I should point out I have a loving wife, amazing in-laws, and a few good close friends, who I believe are my real family.


----------



## RJI (Dec 18, 2014)

I have for the most part cut off most of my "blood" family. I have one sister who I am proud to associate with but the rest became anchors and needed to be gone from my life for my own happiness. I came to realize that I would never accept the things they did to me from my friends and coworkers so why was I allowing it from them. 

It definitely was hard at first particularly around the holidays but in the long run I am soooo much better off now.


----------



## Marlayna (Dec 18, 2014)

Caller ID was the best invention ever. If you don't answer the phone, you don't have to talk to them. Sooner or later they get the message. The holidays are especially hard when you see others celebrating with their families, but then, it still beats being mentally and emotionally beaten down by those who proclaim to love you.
Some mothers can be very mean and abusive, it's a fact of life, but you don't have to endure it, unless you choose to.


----------



## Highsteppa (Dec 18, 2014)

Condolences that your family is at odds with what makes you happy. The only advice I can offer is live strong and accept yourself for what you want and what you need in live - don't apologize for being someone that knows what makes you happy in life.


----------



## bayone (Dec 21, 2014)

I'm late to this conversation, but if your mom threw you and later your siblings out of the house, ran up debts, cheated on your Dad and then stuck him with the debts -- and your family is taking *her* word that there's something wrong with *you*....? Well, you do the math.

Also, if it's of interest, Making Light has a series of dysfunctional families threads, the latest one here, and they tend to give good advice.


----------



## Xyantha Reborn (Dec 21, 2014)

Thanks all! My mother made the emotional decision part easier by sending me a 10 paragraph hate email. *dusts emotion hands off*

I think the hard thing was so many people i know have great relationships with their parents...they cant even comprehend what i am saying!

Its actually a relief...just to be done with it all!!!


----------



## ed1980 (Dec 25, 2014)

I am kind of late to this tread, but I would like to say that on my experience the only thing that endures forever is death. I believe you have issues with your family and I think you should just give time to time. I mean, instead of thinking in cutting off for good, just give yourself a break from something that is currently hurting you.
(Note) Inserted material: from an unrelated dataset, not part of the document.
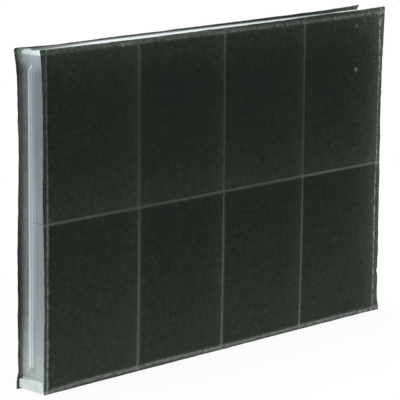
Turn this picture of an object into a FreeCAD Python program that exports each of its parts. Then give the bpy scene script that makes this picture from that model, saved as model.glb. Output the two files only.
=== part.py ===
"""Charcoal filter cassette of a cooker hood.

A moulded plastic grid frame holds loose charcoal in eight cells. A sheet of black fleece is welded over
each side. Millimetres. +X runs along the length, +Y goes from the front to the back and +Z is up.
The cassette stands on its long edge, and the origin is under the middle of its depth and length.
"""
import FreeCAD, Part
import math
import os

from FreeCAD import Vector

# Overall sizes
FRAME_LENGTH = 374.6        # the moulding at its parting line, end wall to end wall
FRAME_HEIGHT = 258.4        # the moulding at its parting line, bottom to top
FRAME_DEPTH = 25.6          # front edge to back edge, without the weld ridges
COLUMNS = 4                 # cells along the length
ROWS = 2                    # cells up the height

# Walls of the moulding, measured at its front and back edges
END_WALL = 3.4
LONG_WALL = 3.0             # along the bottom
TOP_WALL = 2.1
DIVIDER = 1.8
OUTER_DRAFT = 2.0           # degrees, from the parting line to either edge
CELL_DRAFT = 1.0            # degrees, of the cores that form the cells
CORNER_RADIUS = 1.6         # lower corners of the frame
CORNER_SLOPE = 2.65         # sloped upper corners of the frame, along and down
CELL_RADIUS = 2.0           # corners of each cell

# Weld ridges, pressed into the fleece
RIDGE_WIDTH = 0.9
RIDGE_HEIGHT = 0.4

# Guide rib along each end wall
RIB_THICKNESS = 1.9
RIB_REACH = 3.3             # from the wall at the parting line
RIB_BOTTOM_GAP = 11.5       # from the frame's bottom to the rib's root
RIB_TOP_GAP = 10.7          # from the rib's root to the frame's top
RIB_BOTTOM_SLOPE = 5.0      # how far its sloped ends run along the wall
RIB_TOP_SLOPE = 3.3
RIB_EDGE_RADIUS = 0.45

# Proud block at the foot of each end wall
FOOT_REACH = 3.3
FOOT_HEIGHT_FRONT = 8.4     # above the frame's bottom
FOOT_HEIGHT_BACK = 7.0
FOOT_EDGE_RADIUS = 0.8

# Sink line on the end wall, level with the middle divider
SINK_WIDTH = 1.4
SINK_DEPTH = 0.2

# Fleece sheets
FLEECE_THICKNESS = 1.8
SEAM_THICKNESS = 0.7        # where it is welded down
LIP_THICKNESS = 1.3         # the loose margin outside the border weld
SEAM_WIDTH = 1.7            # the flat bottom of a weld line
PAD_SHOULDER = 0.9          # width of the rounded shoulder where a pad drops to a weld line
PAD_STEPS = 2               # flats that make up the shoulder
PAD_CORNER = 2.2
FLEECE_BELOW = 1.35         # fleece past the frame's edge at the bottom
FLEECE_ABOVE = 2.25         # and at the top, before the rises given below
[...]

I believe that breaking up with your family can be something hard and heavy, but that giving yourself some space diminishes the weight to something more tolerable. She is your mother and this will not change, you are just trying to live better your life and your choices. I believe no one is bad in the inside in this story - you want to make your choices and see them respected and your mother is making your life a living hell amazingly because she wants to protect you from what she sees as a treat to your happiness. I just want to say that you have the right to make your choices and that being with a fat guy is no a crime anywhere in the world - but that it is a choice and every choice has consequences. Your mother made her choices that for good or bad have framed her life, you can do yours and sha cannot take that away from you. Keep your sanity, don't waste energy in vane fights and be happy - that's the only possible answer to her .... if she inderstands it or not is her problem not yours.


----------



## Fat Molly (Dec 29, 2014)

CastingPearls said:


> Mine has nothing to do with size or being an FA or FFA but I don't have any contact with my family, and like Matt, sharing the details is something I'm no longer interested in. I'm over it. I can say that I have peace that i haven't had ....well....in my entire life. At times I have some nostalgia for fragments of memories ...but it's a matter of survival and mental health that I exercise No Contact with my remaining family.
> ...
> 
> Some families are made by choice, and not by blood. I have no regrets.



DITTO ALL OF THIS. :kiss2:



But suffice it to say, weight was a serious point of contention for me within my family. Not the breaking point - *that* I won't get into, though I guess you can figure out some stuff from my HGSS story, but it was definitely something that impacted our daily lives.

Hugs if wanted to all in this thread. 

How are people on this thread doing now that we're mid-holidayz, at least in some parts of the world?


----------